Written task ▸ Each line from the beginning of the data below through the line containing "return centre +" should be repeated exactly, please.

Data provided ▸
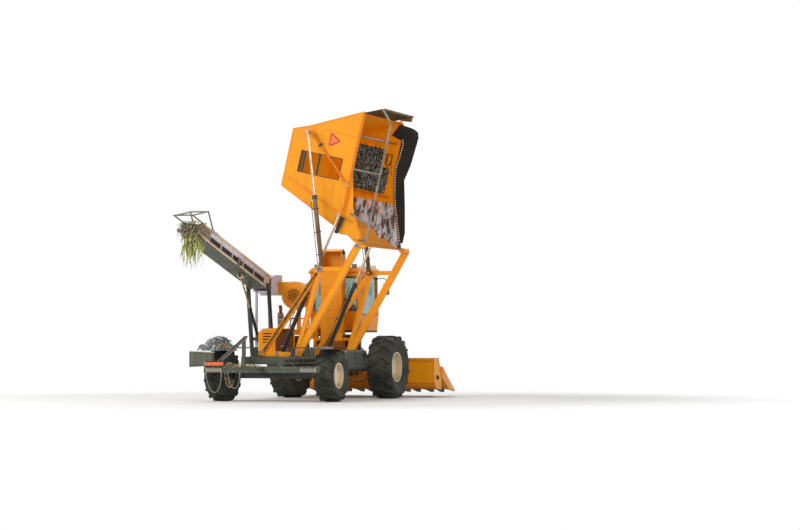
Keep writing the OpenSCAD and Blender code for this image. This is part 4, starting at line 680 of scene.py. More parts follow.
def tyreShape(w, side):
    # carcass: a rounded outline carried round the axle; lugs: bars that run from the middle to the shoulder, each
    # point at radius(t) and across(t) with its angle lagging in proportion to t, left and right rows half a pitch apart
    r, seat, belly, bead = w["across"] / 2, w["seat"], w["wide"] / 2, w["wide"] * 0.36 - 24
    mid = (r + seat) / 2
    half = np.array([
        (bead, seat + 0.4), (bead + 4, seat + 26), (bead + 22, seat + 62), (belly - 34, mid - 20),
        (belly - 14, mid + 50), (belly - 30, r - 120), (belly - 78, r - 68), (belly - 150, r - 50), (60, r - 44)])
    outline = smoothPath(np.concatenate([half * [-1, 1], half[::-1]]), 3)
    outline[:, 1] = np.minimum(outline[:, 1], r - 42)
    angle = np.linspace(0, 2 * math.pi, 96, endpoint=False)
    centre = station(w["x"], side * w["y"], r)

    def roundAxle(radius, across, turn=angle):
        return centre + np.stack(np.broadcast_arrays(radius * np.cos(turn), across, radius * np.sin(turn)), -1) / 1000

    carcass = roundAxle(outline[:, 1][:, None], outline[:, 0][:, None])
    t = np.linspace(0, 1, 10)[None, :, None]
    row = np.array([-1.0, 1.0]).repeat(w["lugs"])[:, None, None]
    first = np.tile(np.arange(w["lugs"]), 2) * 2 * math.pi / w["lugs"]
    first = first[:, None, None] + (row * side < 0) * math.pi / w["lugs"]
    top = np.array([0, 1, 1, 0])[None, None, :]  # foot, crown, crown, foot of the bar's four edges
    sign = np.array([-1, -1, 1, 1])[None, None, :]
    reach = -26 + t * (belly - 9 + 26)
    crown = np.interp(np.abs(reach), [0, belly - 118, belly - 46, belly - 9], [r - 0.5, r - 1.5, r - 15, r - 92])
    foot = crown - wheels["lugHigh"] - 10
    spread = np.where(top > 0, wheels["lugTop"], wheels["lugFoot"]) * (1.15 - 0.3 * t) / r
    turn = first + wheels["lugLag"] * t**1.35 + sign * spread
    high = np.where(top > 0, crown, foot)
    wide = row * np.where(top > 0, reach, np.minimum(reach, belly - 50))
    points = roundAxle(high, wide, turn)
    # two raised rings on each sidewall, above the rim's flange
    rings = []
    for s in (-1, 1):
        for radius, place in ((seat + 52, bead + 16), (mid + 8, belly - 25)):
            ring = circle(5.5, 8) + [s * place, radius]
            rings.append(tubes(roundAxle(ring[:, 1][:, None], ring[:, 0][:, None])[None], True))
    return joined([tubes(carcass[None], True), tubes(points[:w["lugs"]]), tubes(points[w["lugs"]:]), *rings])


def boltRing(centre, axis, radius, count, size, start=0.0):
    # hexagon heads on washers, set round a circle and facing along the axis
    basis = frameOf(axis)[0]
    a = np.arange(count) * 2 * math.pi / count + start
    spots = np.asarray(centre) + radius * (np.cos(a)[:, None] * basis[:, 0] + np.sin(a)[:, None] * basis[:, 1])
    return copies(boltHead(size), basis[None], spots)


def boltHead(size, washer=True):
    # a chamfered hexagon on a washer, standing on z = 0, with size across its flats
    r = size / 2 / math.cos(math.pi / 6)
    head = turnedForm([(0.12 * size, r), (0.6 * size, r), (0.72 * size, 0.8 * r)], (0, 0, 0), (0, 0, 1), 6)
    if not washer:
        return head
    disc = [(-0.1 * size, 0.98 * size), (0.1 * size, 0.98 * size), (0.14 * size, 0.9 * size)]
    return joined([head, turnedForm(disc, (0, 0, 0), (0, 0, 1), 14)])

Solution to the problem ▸
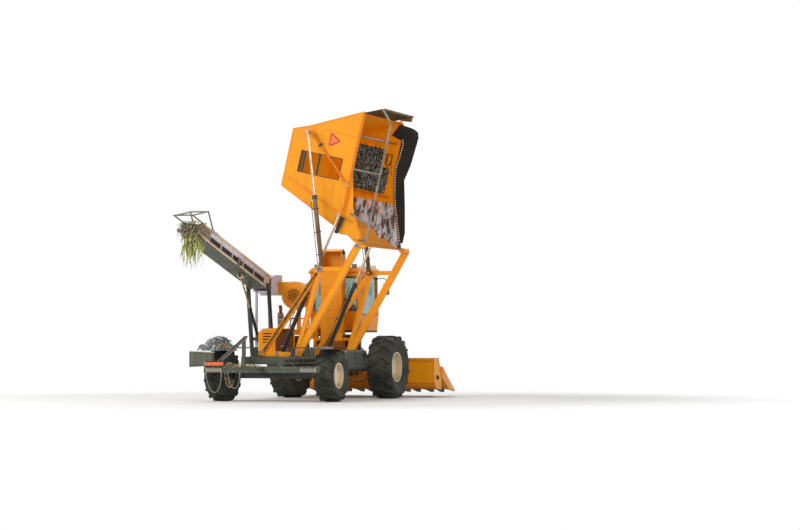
Keep writing the OpenSCAD and Blender code for this image. This is part 4, starting at line 680 of scene.py. More parts follow.
def tyreShape(w, side):
    # carcass: a rounded outline carried round the axle; lugs: bars that run from the middle to the shoulder, each
    # point at radius(t) and across(t) with its angle lagging in proportion to t, left and right rows half a pitch apart
    r, seat, belly, bead = w["across"] / 2, w["seat"], w["wide"] / 2, w["wide"] * 0.36 - 24
    mid = (r + seat) / 2
    half = np.array([
        (bead, seat + 0.4), (bead + 4, seat + 26), (bead + 22, seat + 62), (belly - 34, mid - 20),
        (belly - 14, mid + 50), (belly - 30, r - 120), (belly - 78, r - 68), (belly - 150, r - 50), (60, r - 44)])
    outline = smoothPath(np.concatenate([half * [-1, 1], half[::-1]]), 3)
    outline[:, 1] = np.minimum(outline[:, 1], r - 42)
    angle = np.linspace(0, 2 * math.pi, 96, endpoint=False)
    centre = station(w["x"], side * w["y"], r)

    def roundAxle(radius, across, turn=angle):
        return centre + np.stack(np.broadcast_arrays(radius * np.cos(turn), across, radius * np.sin(turn)), -1) / 1000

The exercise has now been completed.